There was an instant of silence at this brief but comprehensive denunciation; then Colonel Webster said, “Ah, well, Julian, you never did take kindly to being outsmarted.”
You don’t know the half of it. But Julian contented himself with another dour smile and said, “Not to mention being dragooned into charging across the countryside to remove Cornichet’s epaulets.”
“What?” There was a chorus of exclamations, and the colonel obliged with a brief narrative that had e
veryone but himself chuckling.
“Uh … excuse me, sir.” Lieutenant Sanderson appeared in the doorway.
“Well?” Wellington regarded him with a touch of irritability. It was clear the brigade-major was alone.
“La Violette, sir, she—”
“She’s not run off?” Julian interrupted, snapping his glass down on the table.
“Oh, no, Colonel. But she’s asleep, sir, and Senhora Braganza couldn’t awaken her.”
“Perhaps we should let her sleep, then,” Wellington suggested.
“Oh, she’s not asleep,” Julian stated. “It’s one of her tricks. I’ll have her here in fifteen minutes.” With that he strode from the room.
“Well, well,” murmured Colonel Webster. “I can’t wait to meet our guest. She seems to exercise a most powerful effect on St. Simon.”

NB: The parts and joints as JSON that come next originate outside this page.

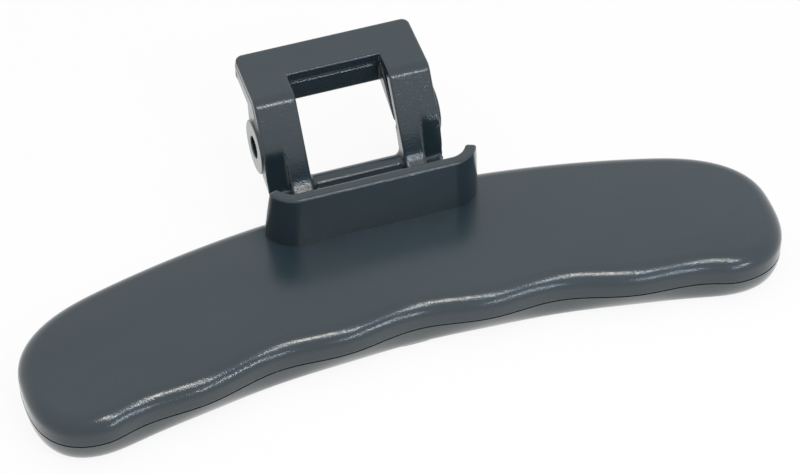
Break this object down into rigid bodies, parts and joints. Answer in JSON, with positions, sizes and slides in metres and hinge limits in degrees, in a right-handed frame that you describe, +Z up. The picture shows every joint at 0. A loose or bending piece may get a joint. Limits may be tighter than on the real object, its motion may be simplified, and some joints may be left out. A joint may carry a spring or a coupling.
{
  "type": "washing machine door handle",
  "caption": "Curved plastic door handle for a front-loading washing machine, with a finger-waved grip, a collar and a gooseneck lug with a square window and pivot holes",
  "frame": {"origin": "bottom centre of the bounding box, on the surface that the handle lies on", "axes": "+X along the grip, +Y from the grip towards the lug, +Z up, away from the machine side"},
  "size_m": [0.16, 0.072, 0.031],
  "materials": {
    "front_plastic": "dark blue-grey moulded plastic, fine grain, satin",
    "cover_plastic": "dark blue-grey moulded plastic, fine grain, satin"
  },
  "bodies": {
    "root": {"front_moulding": "front_plastic", "back_cover": "cover_plastic"}
  },
  "joints": []
}
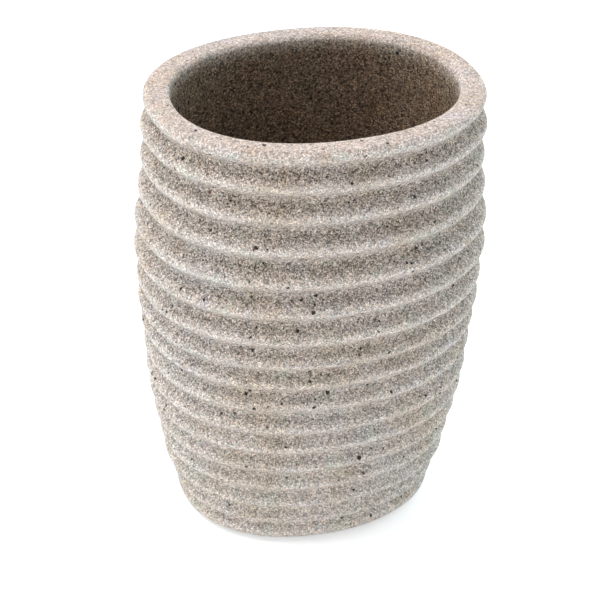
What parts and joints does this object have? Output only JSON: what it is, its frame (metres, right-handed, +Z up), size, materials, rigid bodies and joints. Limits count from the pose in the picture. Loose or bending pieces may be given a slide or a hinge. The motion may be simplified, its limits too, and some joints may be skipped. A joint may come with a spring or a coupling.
{
  "type": "toothbrush holder",
  "caption": "Oval free-standing toothbrush tumbler, with uneven soft ribs round its side, a flat rim, an open tapered inside and a soft pad under the foot.",
  "frame": {"origin": "under the middle of the oval, on the surface that the tumbler stands on", "axes": "+Z up to the open mouth, +X along the oval's long axis, +Y along its short axis"},
  "size_m": [0.0868, 0.0712, 0.115],
  "materials": {
    "stone_resin": "matte, fine sandy speckle with small open pits, as cast polyester resin filled with stone powder",
    "foam": "matte, fine closed cells"
  },
  "bodies": {
    "root": {"tumbler_body": "stone_resin", "base_pad": "foam"}
  },
  "joints": []
}
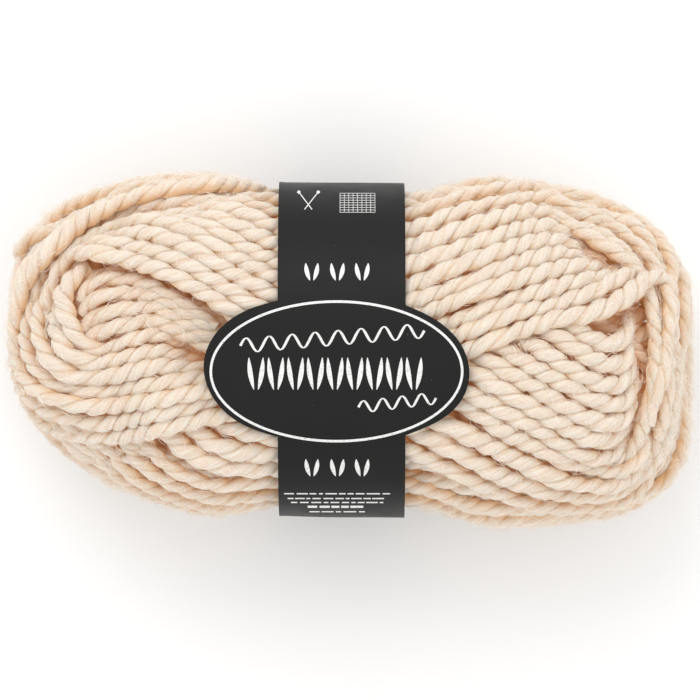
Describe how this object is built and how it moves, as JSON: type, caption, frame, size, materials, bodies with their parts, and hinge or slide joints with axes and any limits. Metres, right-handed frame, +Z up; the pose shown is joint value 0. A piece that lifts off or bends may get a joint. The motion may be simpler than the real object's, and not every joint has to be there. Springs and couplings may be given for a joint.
{
  "type": "banded pull skein of chunky yarn",
  "caption": "Oblong pull skein of cream chunky plied yarn, wound crosswise, with a black paper band round its waist and an oval front label; for knitting and craft scenes.",
  "frame": {"origin": "centre of the bounding box at the level of the two flat spots that the skein rests on", "axes": "+X along the skein's length towards its squarer end, +Y across it towards the top of the label, +Z up, out of the label's face"},
  "size_m": [0.17, 0.0886, 0.0707],
  "materials": {
    "yarn": "soft, slightly satiny acrylic fibre in cream with a warm peach cast, plump twisted plies",
    "band_paper": "coated black paper, smooth, semi-gloss, thin pale printed line"
  },
  "bodies": {
    "root": {"wound_yarn": "yarn", "paper_band": "band_paper"}
  },
  "joints": []
}
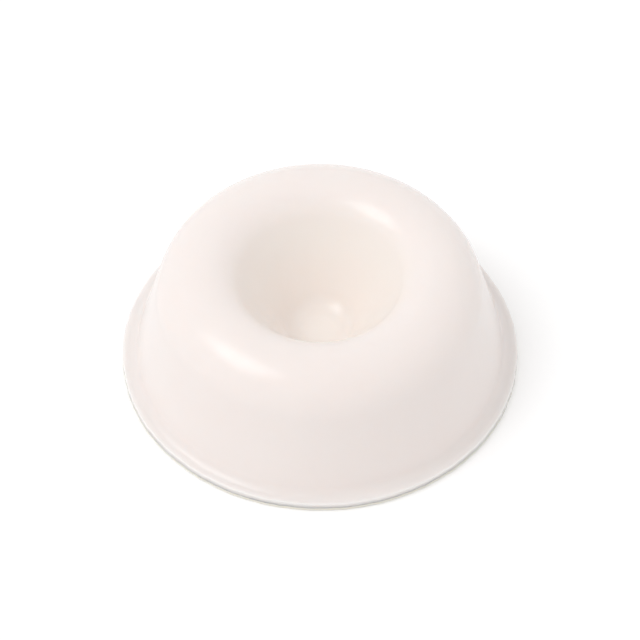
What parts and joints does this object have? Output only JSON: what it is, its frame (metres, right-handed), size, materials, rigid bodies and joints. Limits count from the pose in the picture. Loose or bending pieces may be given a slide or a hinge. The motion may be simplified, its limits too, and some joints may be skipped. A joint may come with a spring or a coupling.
{
  "type": "adhesive bumper foot",
  "caption": "Round self-adhesive bumper foot in soft white elastomer, with a rolled crown around a blind recess and an adhesive film under a flat base.",
  "frame": {"origin": "centre of the adhesive face, which is the plane that sticks to the furniture", "axes": "+Z is the axis of the round foot, from the adhesive face up to the crown; X and Y are free, because the foot is round"},
  "size_m": [0.0224, 0.0224, 0.0078],
  "materials": {
    "elastomer": "soft moulded white elastomer, satin, slightly warm and translucent",
    "adhesive": "pressure-sensitive adhesive film, glossy, milky pale straw"
  },
  "bodies": {
    "root": {"bumper_body": "elastomer", "adhesive_pad": "adhesive"}
  },
  "joints": []
}
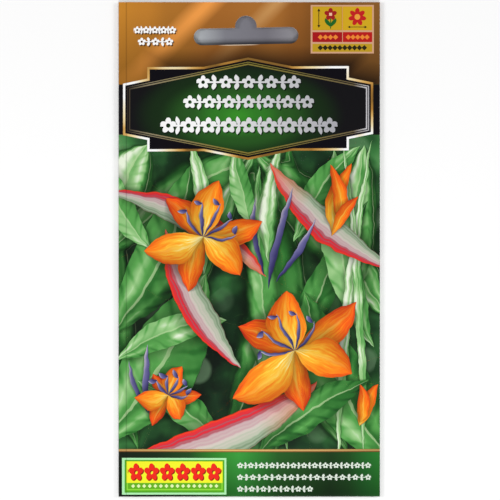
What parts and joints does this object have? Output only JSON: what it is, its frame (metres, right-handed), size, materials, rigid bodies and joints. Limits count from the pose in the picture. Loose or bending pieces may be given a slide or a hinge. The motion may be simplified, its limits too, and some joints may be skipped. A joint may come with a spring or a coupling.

“Yes,” agreed the commander in chief, frowning thoughtfully. “She does, doesn’t she?”
Senhora Braganza greeted the irate colonel’s arrival with a voluble flood of Portuguese and much hand waving. Julian, who had a smattering of her language and relatively fluent Spanish, divined that the “poor child” was sleeping like a baby and it would be a crime to awaken her. The partisans could do no wrong among the local populations of Portugal and Spain, and it rather seemed as if the widow was prepared to do battle to protect the sleeping one upstairs.
Julian was obliged to move her bodily aside as she defended the bottom of the stairs. He went up them two at a time with the senhora berating him on his heels. He flung open the door to the small chamber under the eaves and then stopped, something holding him back.
Moonlight from the single round window fell on the narrow cot where Violette lay. She slept on her back, her hands resting on the pillow on either side of her head, palms curled like a sleeping child’s.